O professor explica que, quando um preso em liberdade provisória ou qualquer monitorado por tornozeleira eletrônica descumpre as regras de onde pode circular, é gerado um relatório do sistema de monitoramento, que é enviado à Justiça, que cria um novo processo, chamado de incidente, para que essa pessoa apresente sua defesa.
Segundo servidores do Judiciário, mesmo em estados bem equipados, entre o descumprimento do perímetro pelo monitorado, a geração dos relatórios pelos governos estaduais e a criação do “incidente processual” que deve solicitar ao monitorado que apresente defesa, há, em média, um período de dois meses para que o juiz possa decidir sobre a troca de medidas alternativas pela decretação da prisão.
De acordo com os dados da Secretaria de Estado de Administração Penitenciária do Distrito Federal (Seape), o órgão monitora, hoje, 1.542 pessoas. Dessas, 460 estão envolvidos com os ataques de 8 de janeiro contra as sedes dos Três Poderes, número que representa cerca de 30% de todos os monitorados do DF. E apenas 12 são naturais do DF.
Com a conversão das prisões realizadas nos acampamentos golpistas pelas medidas alternativas de monitoramento eletrônico, diversos vídeos foram postados em redes sociais com envolvidos retornando aos seus estados e exibindo o equipamento eletrônico como troféu do que chamam de “resistência”. Uma das golpistas, ao voltar para casa, ainda no desembarque do Aeroporto de Cuiabá, gravou um vídeo divulgado nas redes sociais, em que mostra o equipamento e diz que “a guerra não acabou”.
O GDF tem contrato com a empresa UE Brasil Tecnologia para fornecimento e operação de 5 mil dispositivos de monitoramento que custam aos cofres distritais cerca de R$ 12 milhões por ano. O custo de manutenção e gerenciamento dos dispositivos de monitoramento dos 460 golpistas liberados do Complexo Penitenciário da Papuda e da Penitenciária Feminina do DF (Colmeia) ficaram ao cargo do Centro Integrado de Monitoração Eletrônica (Cime), órgão do GDF que instala e monitora dos equipamentos.

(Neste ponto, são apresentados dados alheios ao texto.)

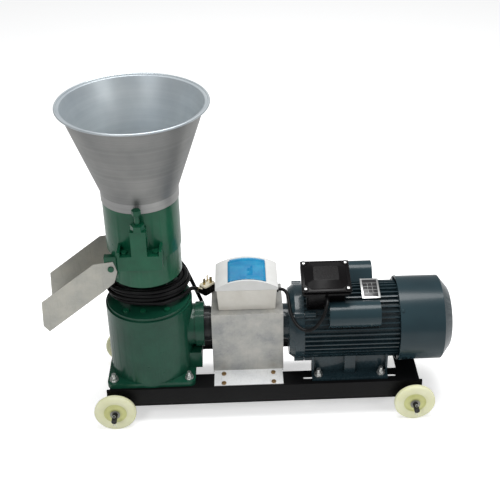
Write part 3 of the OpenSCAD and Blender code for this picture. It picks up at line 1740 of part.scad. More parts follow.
// A capacitor fills the room between the body and the top of its cover.
module capacitor(x, lean, reach, radius) {
  margin = capacitor_wall + loose_clearance;
  low = body_radius + 2 * seat_gap;
  size = (reach + radius - margin - low) / 2;
  across(x + margin, capacitor_cover_length - 2 * margin) translate([0, drive_z]) rotate(lean)
    translate([0, low + size]) circle(r = size, $fn = round_facets);
}

module capacitors() machine("#3a3a3a") {
  capacitor(front_capacitor_x, front_capacitor_angle, front_capacitor_reach,
    front_capacitor_cover);
  capacitor(rear_capacitor_x, rear_capacitor_lean, rear_capacitor_reach,
    rear_capacitor_cover);
}

module motor_screws() machine("#c3c6c8") {
  for (x = [0, foot_bolt_pitch], y = [-1, 1])
    translate([motor_bolt_x + x, y * bolt_gauge / 2, frame_top + foot_thickness]) {
      pin(m10_af * head_share, 2);
      translate([0, 0, 2]) stud(m10_radius, m10_af, 2 + foot_thickness + rail_wall,
        m10_radius * 2 + 6);
      translate([0, 0, -foot_thickness - rail_wall - 8]) pin(m10_af * head_share, 8);
    }
  along_x(motor_offset + ear_face) around(4, ear_circle, shield_bolt_first)
    rotate([turn / 2, 0, 0]) stud(m6_radius, m6_af, shield_length - shield_step + 14, 0);
  at_terminal() translate([0, 0, terminal_height + lid_plate])
    corners(lid_length / 2 - lid_screw_inset, lid_width / 2 - lid_screw_inset) {
      translate([0, 0, -2 * lid_plate + 1]) pin(lid_screw_radius, 2 * lid_plate);
      pin(lid_screw_head, 2);
    }
}

// cords

winding_loops = 7.5;
winding_rings = 24;
winding_sides = 6;
winding_first = 0.5;
winding_reach = 98;
winding_depth = 82.5;
winding_centre_y = 15;
winding_pitch = 2 * mains_radius + 0.9;
winding_layer = 2 * mains_radius + 0.6;
winding_tilt_share = 0.05;
winding_turns = 2;
winding_z = cover_top + m8_radius * 2 * head_share + seat_gap + mains_radius;

function smooth(t) = let (u = max(0, min(1, t))) u * u * (3 - 2 * u);

// Turns inward from the outermost loop: in and out again, layer by layer.
function winding_inward(phase) =
  let (layer = floor(phase / winding_turns), part = phase - layer * winding_turns)
  layer % 2 == 0 ? part : winding_turns - part;

// Layers climbed, each in the half turn where the spiral reverses.
function winding_climb(phase) =
  let (nearest = round(phase / winding_turns))
  nearest == 0 ? 0 : nearest > 3 ? 3
    : nearest - 1 + smooth((phase - nearest * winding_turns + 0.25) * 2);

function winding_at(phase) =
  let (inward = winding_pitch * winding_inward(phase), angle = quarter - phase * turn,
    x = (winding_reach - inward) * cos(angle),
    y = winding_centre_y + (winding_depth - inward) * sin(angle),
    rear = winding_centre_y + winding_depth)
  [x, y, winding_z + winding_layer * winding_climb(phase) + winding_tilt_share * (rear - y)];

function winding_course() =
  let (count = winding_loops * winding_rings,
    body = [for (i = [0 : count]) winding_at(winding_first + i / winding_rings)],
    first = unit(body[0] - winding_at(winding_first + 0.02)),
    last = unit(body[count] - winding_at(winding_first + winding_loops - 0.02)))
  concat([body[0] + first * 2 * mains_radius], body, [body[count] + last * 2 * mains_radius]);

winding_points = winding_course();
winding_last = len(winding_points) - 1;

// Least gap between stretches of the winding that are half a turn or more apart.
winding_gap = min([
  for (i = [0 : 2 : winding_last], j = [i + winding_rings / 2 : winding_last])
    norm(winding_points[i] - winding_points[j])
]) - 2 * mains_radius;
echo(winding_gap = winding_gap);

module mains_winding() machine("#1d1d1f")
  swept_tube(winding_points, mains_radius, winding_sides);

cord_sides = 10;
cord_steps = 4;
plug_centre = [137, 53];
plug_turn = 45;
plug_rise = 40;
plug_size = [36, 25, 22];
plug_bottom = guard_top + seat_gap;
plug_middle = plug_bottom + plug_size[2] / 2;
plug_face = 2.6;
plug_relief = 22;
plug_relief_root = 6;
pin_height = 17;
pin_blade = [1.6, 6.4];
plug_back = [-cos(plug_turn), -sin(plug_turn), 0];
plug_exit = plug_back * cos(plug_rise) + [0, 0, sin(plug_rise)];
plug_cord_end = [plug_centre[0], plug_centre[1], plug_middle]
  + plug_back * plug_size[0] / 2 + plug_exit * plug_relief;

module mains_lead_plug_end() machine("#1d1d1f") {
  start = winding_points[0];
  away = unit(winding_points[0] - winding_points[1]);
  swept_tube(course([
    start, start + away * 12, [38, -56.8, 319], [60, -46, 318.5], [80, -30, 316.5],
    [92, -12, 313], [101, 3, 308.5], [107, 17, 302], plug_cord_end + plug_exit * 8,
    plug_cord_end
  ], cord_steps), mains_radius, cord_sides);
}

module mains_lead_box_end() machine("#1d1d1f") {
  start = winding_points[winding_last];
  away = unit(winding_points[winding_last] - winding_points[winding_last - 1]);
  tip = mains_exit + [0, gland_length, 0];
  swept_tube(course([
    start, start + away * 12, [46, 97, 342], [66, 93, 337], [81, 87, 322], [92, 80, 300],
    [104.5, 72, 272], [115, 66.5, 247], [125, 66, 223], [134, 71, 199], [145, 84, 180],
    [159, 102, 173], [172, 120, 181], [182, 132, 201], [188, 137, 227], [190, 136, 251],
    [190, 129.5, 272], [190, 120, 285], tip + [0, 10, 0], tip
  ], cord_steps), mains_radius, cord_sides);
}

module mains_plug() machine("#202022") {
  translate([plug_centre[0], plug_centre[1], plug_bottom]) rotate([0, 0, plug_turn]) {
    plate(plug_size[0], plug_size[1], 6, plug_size[2]);
    translate([0, 0, plug_size[2]])
      plate(plug_size[0] - 2, plug_size[1] - 2, 5, plug_face);
    translate([0, 0, plug_size[2] + plug_face]) plug_pins();
    translate([-plug_size[0] / 2, 0, plug_size[2] / 2]) rotate([0, plug_rise - quarter, 0])
      translate([0, 0, -plug_relief_root])
        cylinder(r1 = plug_size[2] / 2 - 3, r2 = mains_radius + 1,
          h = plug_relief + plug_relief_root, $fn = small_facets);
  }
}

module plug_pins() {
  for (place = [[-9, 0, 0], [7, 6, 30], [7, -6, -30]])
    translate([place[0], place[1], 0]) rotate([0, 0, place[2]])
      translate([-pin_blade[1] / 2, -pin_blade[0] / 2, 0])
        cube([pin_blade[1], pin_blade[0], pin_height]);
}

module motor_lead() machine("#1d1d1f") {
  turned = [0, -cos(terminal_tilt), -sin(terminal_tilt)];
  up = [0, -sin(terminal_tilt), cos(terminal_tilt)];
  far = [terminal_x, 0, drive_z] + up * terminal_exit_height
    + turned * (terminal_base_width / 2 + terminal_grommet);
  near = [lead_exit_x, lead_exit_y, lead_exit_z];
  swept_tube(course([
    near, near + [8, 0, 0], [324, -18, 309], [328, -34, 304], [331, -52, 294],
    [336, -70, 281], [344, -86, 270], [355, -99, 263], [370, -107, 261], [386, -112, 270],
    [399, -114, 288], [408, -112, 306], [414, -104, 320], far + turned * 20,
    far + turned * 9, far
  ], cord_steps), motor_lead_radius, cord_sides);
}

base_frame();
wheel_axles();
wheel_front_left();
wheel_front_right();
wheel_rear_left();
wheel_rear_right();
wheel_retainers();
gearbox_housing();
gearbox_cover();
gearbox_cover_bolts();
gearbox_hold_down_bolts();
input_bearing_housing();
input_bearing_cap();
shaft_bearings();
shaft_seals();
main_shaft();
bevel_gear();
pinion_shaft();
gearbox_coupling_half();
motor_coupling_half();
coupling_pins();
coupling_guard();
guard_bolts();
switch_box_tray();
switch_box_cover();
switch_flap();
circuit_breaker();
breaker_toggle();
cable_glands();
motor_frame();
drive_end_shield();
fan_end_shield();
stator();
rotor_shaft();
cooling_fan();
fan_cover();
terminal_box();
terminal_box_lid();
capacitor_covers();
capacitors();
motor_screws();
die_chamber();
roller_housing();
flat_die();
discharge_disc();
die_nut();
roller_shaft();
front_roller();
rear_roller();
roller_bushes();
front_adjusting_bolt();
rear_adjusting_bolt();
housing_bolts();
hopper();
discharge_chute();
mains_winding();
mains_lead_plug_end();
mains_lead_box_end();
mains_plug();
motor_lead();
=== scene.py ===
"""Feed pellet mill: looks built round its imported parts.

Sizes are in millimetres from the press axis at floor level, X along the frame
towards the motor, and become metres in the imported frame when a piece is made.
"""
import json
import logging
import math
from dataclasses import dataclass
from enum import Enum
from typing import Callable, Sequence

import bmesh
import bpy
from mathutils import Matrix, Vector


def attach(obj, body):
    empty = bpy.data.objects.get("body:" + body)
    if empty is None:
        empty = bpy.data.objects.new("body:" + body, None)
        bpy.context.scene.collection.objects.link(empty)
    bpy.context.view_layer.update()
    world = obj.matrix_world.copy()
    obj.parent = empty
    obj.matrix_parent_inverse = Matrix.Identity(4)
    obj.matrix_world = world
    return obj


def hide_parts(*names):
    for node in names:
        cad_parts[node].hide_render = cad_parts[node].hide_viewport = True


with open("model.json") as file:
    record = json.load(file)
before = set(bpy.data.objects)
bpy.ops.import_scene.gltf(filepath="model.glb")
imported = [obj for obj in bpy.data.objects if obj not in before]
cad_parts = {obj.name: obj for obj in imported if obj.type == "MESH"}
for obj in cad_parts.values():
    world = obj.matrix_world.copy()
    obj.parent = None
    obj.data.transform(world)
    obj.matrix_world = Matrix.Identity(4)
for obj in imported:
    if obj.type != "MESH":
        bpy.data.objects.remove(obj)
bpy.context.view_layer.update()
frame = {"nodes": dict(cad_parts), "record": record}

LOG = logging.getLogger("pellet_mill")
MM = 0.001
PRESS_AXIS_X = -0.249275
SOFT_EDGES = "eased edges"
Rgb = tuple[int, int, int]
Point = tuple[float, float, float]
Socket = bpy.types.NodeSocket
Material = bpy.types.Material
Piece = bpy.types.Object
Vert = bmesh.types.BMVert
Edge = bmesh.types.BMEdge


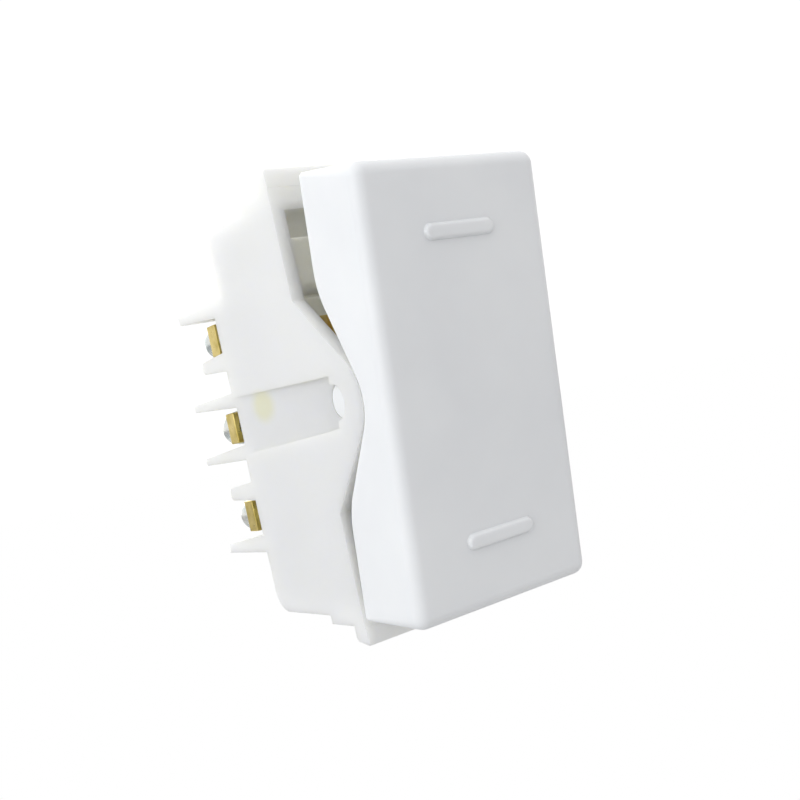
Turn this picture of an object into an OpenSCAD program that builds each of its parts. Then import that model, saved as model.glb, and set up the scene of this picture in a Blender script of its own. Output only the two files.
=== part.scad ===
// Two-way rocker wall-switch module, one place of the 45 x 22.5 mm module format.
// Origin: centre of the module on the seat plane of its mounting lugs.
// X runs across the module, Y from the key (-Y) to the terminals (+Y), Z up.

/* [Key] */
// Width of the rocker key
key_w = 22.4; // [22:0.1:22.6]
// Height of the key's front face
key_h = 44.8; // [44.4:0.1:45]
// Distance from the pivot axis to the key's front face
key_reach = 9.5; // [9:0.1:10.5]
// Tilt of the key to each side of the middle, in degrees
key_tilt = 7.9; // [6:0.1:8]
// Wall of the key's skirt
key_wall = 1.2; // [1:0.1:1.3]
// Rounding of the key's front edges
key_round = 1.5; // [1:0.1:1.8]

/* [Housing] */
// Width of the housing
body_w = 22.2; // [22.2:0.1:22.4]
// Height of the housing's rear half
body_h = 44.6; // [44.4:0.1:45]
// Depth from the lug seat to the rear wall
body_d = 19.2; // [19:0.1:20]
// Wall thickness of the housing
wall = 1.5; // [1.4:0.1:1.6]
// Height over the mounting lugs
lug_h = 50.4; // [50:0.1:51]
// Distance from the lug seat forward to the pivot axis
pivot_fwd = 3.9; // [3.9:0.1:4.1]

/* [Terminals] */
// Height of one terminal above the next
terminal_pitch = 11.05; // [11:0.05:11.1]
// How far the screws stand off the middle plane, towards the left side
screw_off = 7.3; // [7.1:0.1:7.3]
// Radius of the M3 terminal screw
screw_r = 1.5; // [1.5:0.05:1.5]
// Gap left for the wire under an open clamp plate
wire_gap = 4; // [3.8:0.1:4.2]

/* [Contacts] */
// Bend of each seesaw arm towards the key, in degrees
arm_bend = 12; // [11:0.5:12.5]
// Seesaw turn for each degree that the key turns
seesaw_ratio = 1.1; // [1.05:0.05:1.1]
// Distance along a seesaw arm to its contact
contact_reach = 8.2; // [8:0.1:8.4]

/* [Hidden] */
$fn = 48;
slop = 0.05;      // running clearance on radius, and beside parts slid into windows
eps = 0.01;

// Key, measured from the pivot axis
face_t = 1.8;
skirt_end = 0.3;          // rear edge of the skirt
skirt_flare = 0.45;       // how much each end of the skirt spreads towards the rear
ear_r = 5.1;              // rounded nose of the housing's pivot ear
notch_r = 5.35;           // hollow in the skirt that clears the ear
notch_lean = 30;          // lean of the notch's straight flanks from the vertical
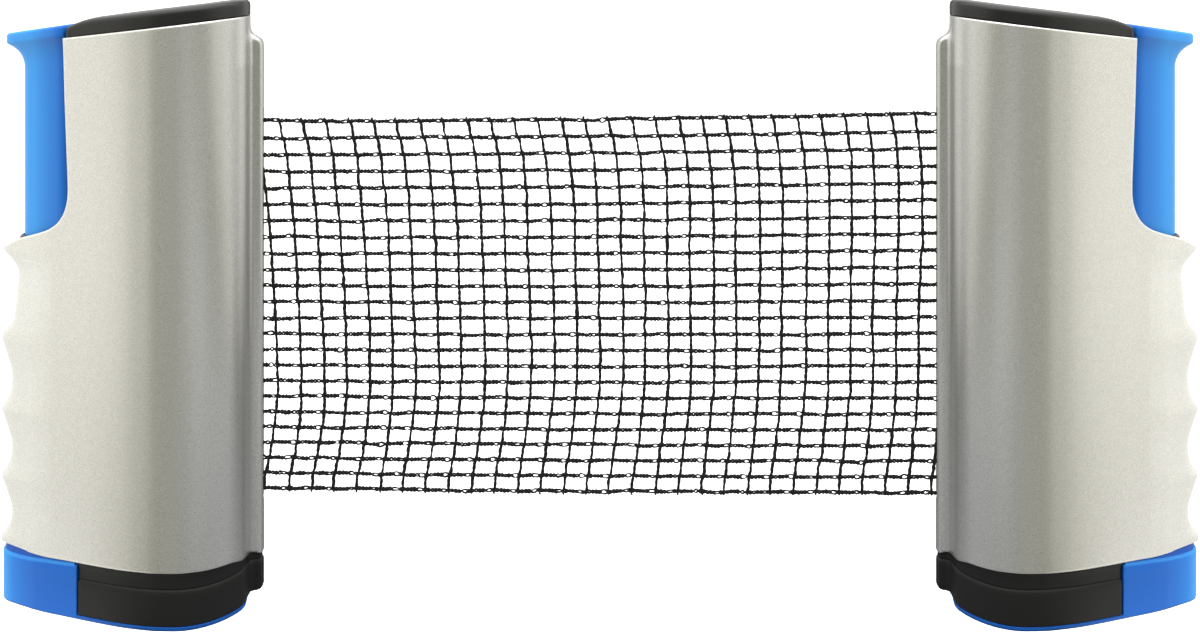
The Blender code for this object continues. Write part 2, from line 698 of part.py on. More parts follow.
def make_anchor():
    place = (DRUM_X, 0, 0)
    turned("anchor_tube", tube(CORE_BORE_R, CORE_R, CORE_BOTTOM, 186.6), 28, WHITE, place,
           closed=True)
    turned("anchor_wrap", tube(WOUND_R, 8.8, *NET_Z), 28, NET, place, closed=True)
    make_axle(1, "anchor", "collar")


# ---------------------------------------------------------------- net
# Path seen from above (X, Y): off the roll, through both slots, onto the front of the anchor.
NET_PATH = [(-123.45, -4.2), (-123.15, 0.0), (123.15, 0.0), (135.8, -8.1)]
NET_HALF_THICKNESS = 0.3
NET_HEM = 1.3           # from the net's edges to the edges of the mesh
CORD_R = 0.5
CORD_END = 119.5        # the cords end inside each lip


def make_net():
    near, far = [], []
    for i, (x, y) in enumerate(NET_PATH):
        before, after = NET_PATH[max(i - 1, 0)], NET_PATH[min(i + 1, len(NET_PATH) - 1)]
        normal = Vector((before[1] - after[1], after[0] - before[0])).normalized()
        shift = normal * NET_HALF_THICKNESS
        near.append((x - shift.x, y - shift.y))
        far.append((x + shift.x, y + shift.y))
    outline = near + far[::-1]
    heights = (NET_Z[0] + NET_HEM, NET_Z[1] - NET_HEM)
    skin("net_mesh", [[(x, y, z) for x, y in outline] for z in heights], NET)
    for name, z in (("net_top_cord", NET_Z[1] - CORD_R), ("net_bottom_cord", NET_Z[0] + CORD_R)):
        rod(name, 1, (about(0, CORD_END), 0, z), CORD_R, NET, segments=8)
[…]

Na instalação do dispositivo pelo Cime, é feito o cadastro das áreas em que o monitorado fica autorizado a circular pela decisão judicial, cabendo também ao centro o registro de decisões que alterem essas áreas além da comunicação quanto ao descumprimento dos perímetros estabelecidos.
É do GDF a responsabilidade pela instalação e monitoramento da tornozeleira de Wellington Macedo de Souza, um dos réus no atentado a bomba no Aeroporto de Brasília.
A Seape informou que os contratos de serviços de monitoramento estão disponíveis no site de transparência do órgão e que não comenta casos particulares. A EU Brasil Tecnologia confirmou manter contratos com diversas unidades da Federação, mas informou que, por questões de sigilo, não pode comentar sobre o funcionamento do sistema.